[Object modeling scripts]
══════

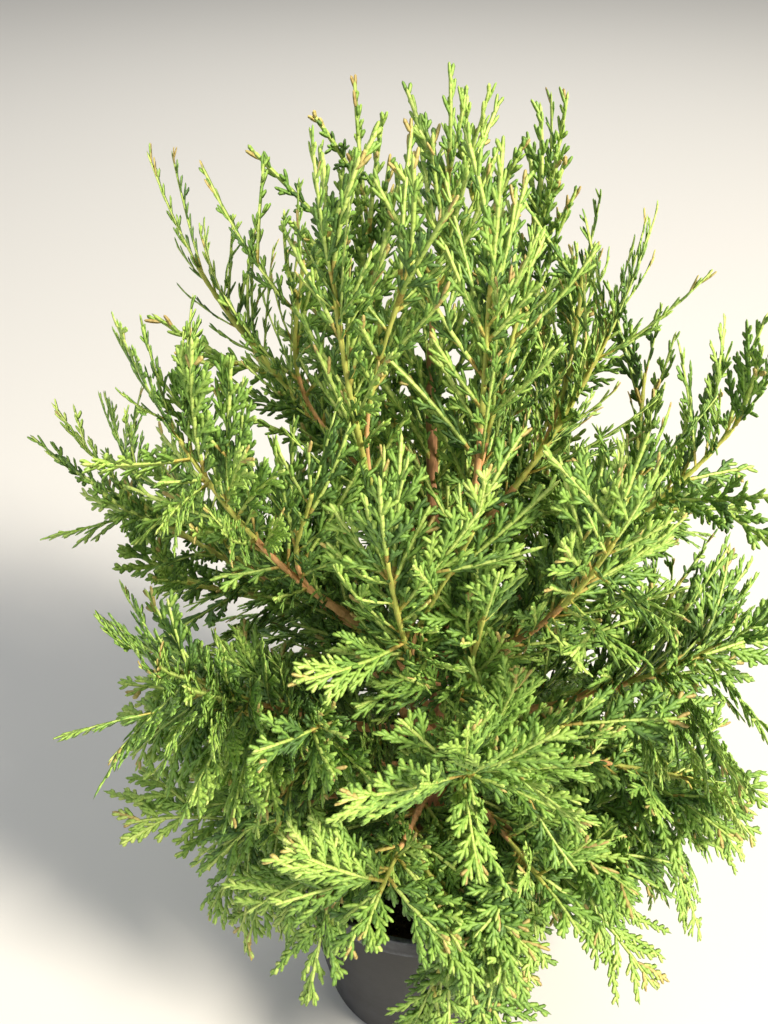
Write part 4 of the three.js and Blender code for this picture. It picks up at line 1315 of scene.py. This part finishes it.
fronds = grow()
dress(make_pot(), "pot_plastic", "pot")
for piece in make_soil(np.random.default_rng(SEEDS.soil)):
    dress(piece, "potting_soil", "soil")
dress(make_trunk(), "trunk_bark", "trunk")
dress(make_boughs(fronds, young_bark), "bough_bark", *[f"bough_{limb.name}" for limb in BOUGHS])
for tier in TIERS:
    for half, in_front in (("front", True), ("back", False)):
        members = [limb for limb in LIMBS + SHOOTS
                   if limb.tier == tier["name"] and limb.in_front == in_front]
        make_sprays(tier["name"], half, members, fronds, greens, (young_bark, shoot_bark))

# In metres, so wide that its edge stays far behind the plant.
FLOOR_SIZE = 40
# The camera stands where the photograph was taken from, in millimetres, and looks 35 degrees
# down. The picture is upright, so its height goes with the sensor's longer side.
CAMERA = SimpleNamespace(
    place=(-28, -481, 738), down=35, focal_pixels=1100, picture_height=1024, sensor=36,
    nearest=0.01)
camera_data = bpy.data.cameras.new("camera")
camera_data.sensor_width = CAMERA.sensor
camera_data.lens = CAMERA.focal_pixels * CAMERA.sensor / CAMERA.picture_height
camera_data.clip_start = CAMERA.nearest
camera = bpy.data.objects.new("camera", camera_data)
camera.location = Vector(CAMERA.place) * METRE
camera.rotation_euler = (math.radians(90 - CAMERA.down), 0, 0)
bpy.context.scene.collection.objects.link(camera)
bpy.context.scene.camera = camera

# Soft square lights that look at the middle of the crown: place and size in metres, power, tone.
CROWN = Vector((0, 0, 0.36))
LIGHTS = dict(
    key=((2.3, -1.9, 3.0), 0.9, 300, "#fff7ea"), fill=((-2.6, -1.2, 1.8), 2.4, 22, "#e8f0ff"),
    back=((0.2, 2.6, 2.6), 1.8, 30, "#ffffff"))
for name, (place, size, power, tone) in LIGHTS.items():
    lamp = bpy.data.lights.new(name, "AREA")
    lamp.size = size
    lamp.energy = power
    lamp.color = colour(tone)[:3]
    light = bpy.data.objects.new(name, lamp)
    light.location = place
    light.rotation_euler = (CROWN - light.location).to_track_quat("-Z", "Y").to_euler()
    bpy.context.scene.collection.objects.link(light)

pick()
bpy.ops.mesh.primitive_plane_add(size=FLOOR_SIZE)
floor = bpy.context.object
floor.name = floor.data.name = "floor"
floor.data.materials.append(
    new_material("pale_floor", {"Base Color": "#dedbd4", "Roughness": 0.8, "IOR": 1.5})[0])

world = bpy.data.worlds.new("soft_sky")
world.use_nodes = True
set_inputs(world.node_tree.nodes["Background"], {"Color": "#e9edf2", "Strength": 0.36})
bpy.context.scene.world = world
bpy.context.scene.view_settings.view_transform = "Standard"
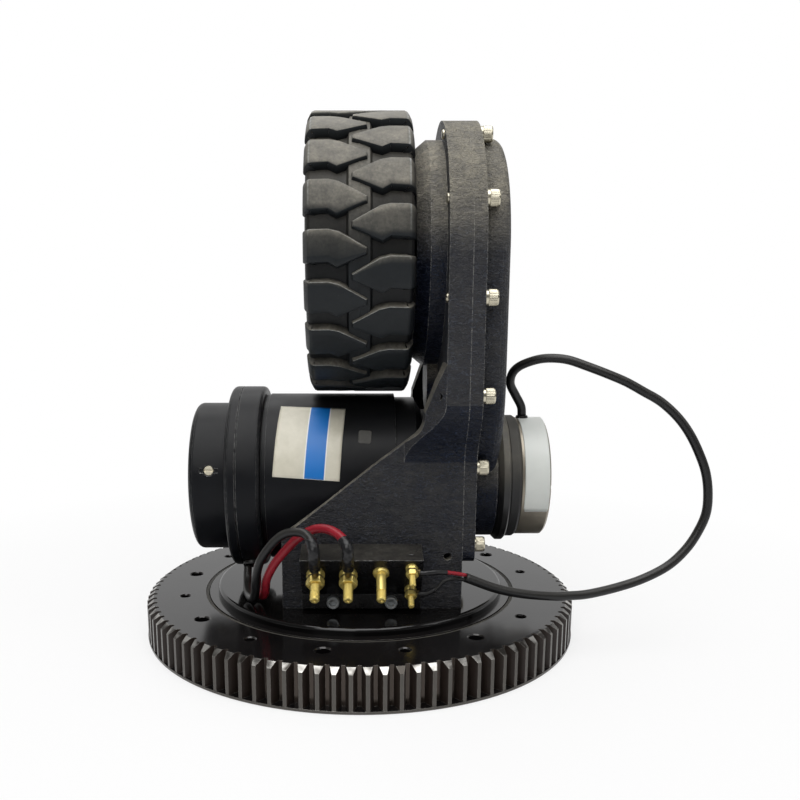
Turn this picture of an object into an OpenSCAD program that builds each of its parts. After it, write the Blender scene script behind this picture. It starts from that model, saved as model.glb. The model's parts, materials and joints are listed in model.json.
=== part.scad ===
// Motorized drive wheel on a slewing ring: a DC motor with a spring-applied brake drives
// a rubber-tyred wheel through two pairs of spur gears in a cast housing.
// X runs along the wheel's axle towards the brake, Z is up, and the origin is the centre
// of the slewing ring's base. All sizes are in millimetres.

/* [Slewing ring] */
// Module of the steering teeth
ring_module = 3; // [2.9:0.05:3.2]
// Number of steering teeth
ring_teeth = 98; // [94:1:106]
// Height of the toothed ring
ring_h = 27; // [24:0.5:32]
// Depth of the chamfer on the teeth's upper ends, towards the axis
tooth_chamfer = 4.4; // [2:0.1:6]
// Height of that chamfer
tooth_chamfer_h = 3; // [1.5:0.1:4]
// Height of the plain rim below the teeth
ring_lip_h = 2; // [1:0.1:3]
// How far the rim stands out past the teeth
ring_lip_out = 0.3; // [0.2:0.1:1]
// Radius of the circle that the race balls run on
race_r = 108; // [106:0.5:112]
// Diameter of the race balls
ball_d = 10; // [8:0.5:11]
// Number of race balls
ball_count = 36; // [24:1:36]
// Radial gap between the toothed ring and the inner ring
ring_gap = 2; // [1.6:0.1:2.4]
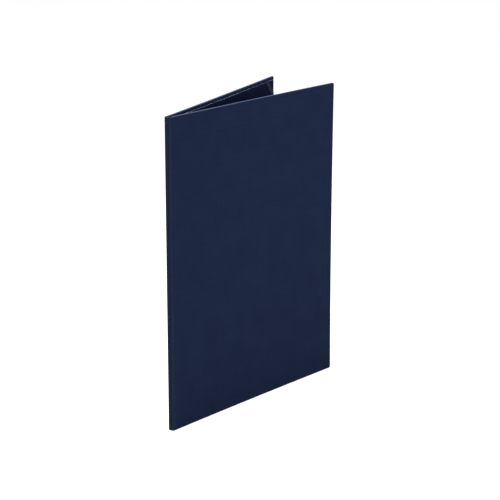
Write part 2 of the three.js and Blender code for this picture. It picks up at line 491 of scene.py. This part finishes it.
# %% Book cloth finish
WEAVE_PITCH = 0.42 * MM
WEAVE_DEPTH = 0.09 * MM
NAVY_DARK = (0.0056, 0.0110, 0.0318)
NAVY_LIGHT = (0.0163, 0.0280, 0.0731)
FOLD_PALE = (0.060, 0.070, 0.105)
EDGE_PALE = (0.105, 0.120, 0.165)
FOLD_RUB = 0.2
EDGE_RUB = 0.3
STREAK_SHARE = 0.25
FIBRE_SHARE = 0.2
DRIFT_SHARE = 0.45
# Share of painted shade between the threads, taken from the weave height.
WEAVE_GAP_SHADE = 0.3
TONE_DROP = 0.1


def cloth_tone(tree, weave, slow):
    """How light the yarn is: its streak, fibres and drift, and painted shade between threads."""
    tone = calc(tree, "MULTIPLY", weave["Streak"], STREAK_SHARE)
    tone = calc(tree, "MULTIPLY_ADD", slow["Fibre"], FIBRE_SHARE, tone)
    tone = calc(tree, "SUBTRACT", tone, TONE_DROP)
    tone = calc(tree, "MULTIPLY_ADD", slow["Tone"], DRIFT_SHARE, tone)
    # Painted shade: the weave height darkens the gaps between threads and lightens their crowns.
    return calc(tree, "MULTIPLY_ADD", weave["Height"], WEAVE_GAP_SHADE, tone)


def book_cloth():
    material, tree, shader, place = new_finish(
        "book_cloth", roughness=0.9, specular=0.05,
        sheen=0.12, sheen_roughness=0.3, sheen_tint=(0.6, 0.68, 0.9),
    )
    weave = use_group(tree, plain_weave, Place=place, Pitch=WEAVE_PITCH)
    slow = use_group(tree, drift, Place=place, Broad=45.0, Fine=2200.0)
    half_edge = leaf_thickness / 2
    edges = use_group(
        tree, edge_wear, Place=place, Low=(-FAR, -half_edge, 0.0),
        High=(leaf_width + half_edge, leaf_height + half_edge, 0.0), Spread=2.0 * MM,
    )
    fold = use_group(
        tree, edge_wear, Place=place, Low=(0.0, -FAR, 0.0), High=(FAR, FAR, 0.0), Spread=2.2 * MM,
    )
    colour = mix_colour(tree, cloth_tone(tree, weave, slow), NAVY_DARK, NAVY_LIGHT)
    colour = mix_colour(tree, calc(tree, "MULTIPLY", fold["Mask"], FOLD_RUB), colour, FOLD_PALE)
    colour = mix_colour(tree, calc(tree, "MULTIPLY", edges["Mask"], EDGE_RUB), colour, EDGE_PALE)
    tree.links.new(colour, shader.inputs["Base Color"])
    add_bump(tree, shader, weave["Height"], WEAVE_DEPTH, 0.8)
    return material


cover_cloth = book_cloth()
print("finish", cover_cloth.name, len(cover_cloth.node_tree.nodes), "nodes")


# %% [markdown]
# Lining card
#
# The lining is a smooth navy card, cut square. Its face is coloured and faintly fibrous, and its
# cut edge shows the paler core of the card, which draws a thin light line round the sheet. A mask
# could draw that line on one material, but two materials keep it exactly as thick as the card.


# %% Lining finishes
CARD_DARK = (0.0050, 0.0106, 0.0345)
CARD_LIGHT = (0.0082, 0.0160, 0.0510)
CARD_PALE = (0.120, 0.132, 0.175)
CARD_RUB = 0.6
CORE_DARK = (0.130, 0.142, 0.190)
CORE_LIGHT = (0.220, 0.235, 0.300)


def lining_face():
    material, tree, shader, place = new_finish(
        "lining_face", roughness=0.8, specular=0.02,
        sheen=0.0, sheen_roughness=0.4, sheen_tint=(0.6, 0.66, 0.8),
    )
    slow = use_group(tree, drift, Place=place, Broad=30.0, Fine=900.0)
    tone = calc(tree, "MULTIPLY_ADD", slow["Fibre"], 0.6, calc(tree, "MULTIPLY", slow["Tone"], 0.4))
    colour = mix_colour(tree, tone, CARD_DARK, CARD_LIGHT)
    rub = use_group(
        tree, edge_wear, Place=place, Low=(LINING_LEFT, LINING_INSET, 0.0),
        High=(lining_right, lining_top, 0.0), Spread=0.9 * MM,
    )
    colour = mix_colour(tree, calc(tree, "MULTIPLY", rub["Mask"], CARD_RUB), colour, CARD_PALE)
    tree.links.new(colour, shader.inputs["Base Color"])
    add_bump(tree, shader, slow["Fibre"], 0.02 * MM, 0.5)
    return material


def lining_edge():
    material, tree, shader, place = new_finish(
        "lining_edge", roughness=0.8, specular=0.2,
        sheen=0.0, sheen_roughness=0.5, sheen_tint=(1.0, 1.0, 1.0),
    )
    slow = use_group(tree, drift, Place=place, Broad=60.0, Fine=3000.0)
    colour = mix_colour(tree, slow["Fibre"], CORE_DARK, CORE_LIGHT)
    tree.links.new(colour, shader.inputs["Base Color"])
    return material


card_face = lining_face()
card_edge = lining_edge()
print("finishes", card_face.name, card_edge.name)


# %% [markdown]
# Satin ribbon
#
# Satin floats its warp threads along the ribbon, so it has fine lines down its length and a
# softer, longer shine than the cloth. An anisotropic shader could stretch the shine, but on so
# narrow a ribbon a lower roughness and a height of parallel ridges are enough.


# %% Satin finish
WARP_PITCH = 0.16 * MM
SATIN_DARK = (0.0070, 0.0112, 0.0400)
SATIN_LIGHT = (0.0110, 0.0168, 0.0540)


def satin():
    material, tree, shader, place = new_finish(
        "satin_ribbon", roughness=0.45, specular=0.02,
        sheen=0.01, sheen_roughness=0.3, sheen_tint=(0.75, 0.78, 0.9),
    )
    split = tree.nodes.new("ShaderNodeSeparateXYZ")
    tree.links.new(place, split.inputs[0])
    turn = calc(tree, "MULTIPLY", split.outputs[1], 2 * math.pi / WARP_PITCH)
    lines = calc(tree, "MULTIPLY", calc(tree, "SINE", turn), 0.25)
    slow = use_group(tree, drift, Place=place, Broad=120.0, Fine=2500.0)
    height = calc(tree, "MULTIPLY_ADD", slow["Fibre"], 0.6, lines)
    colour = mix_colour(tree, slow["Tone"], SATIN_DARK, SATIN_LIGHT)
    tree.links.new(colour, shader.inputs["Base Color"])
    add_bump(tree, shader, height, 0.02 * MM, 0.5)
    return material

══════

- Exercise -
Within the listing, how many lines hold the word "finishes"? Only the number is to be given.

- Response -
4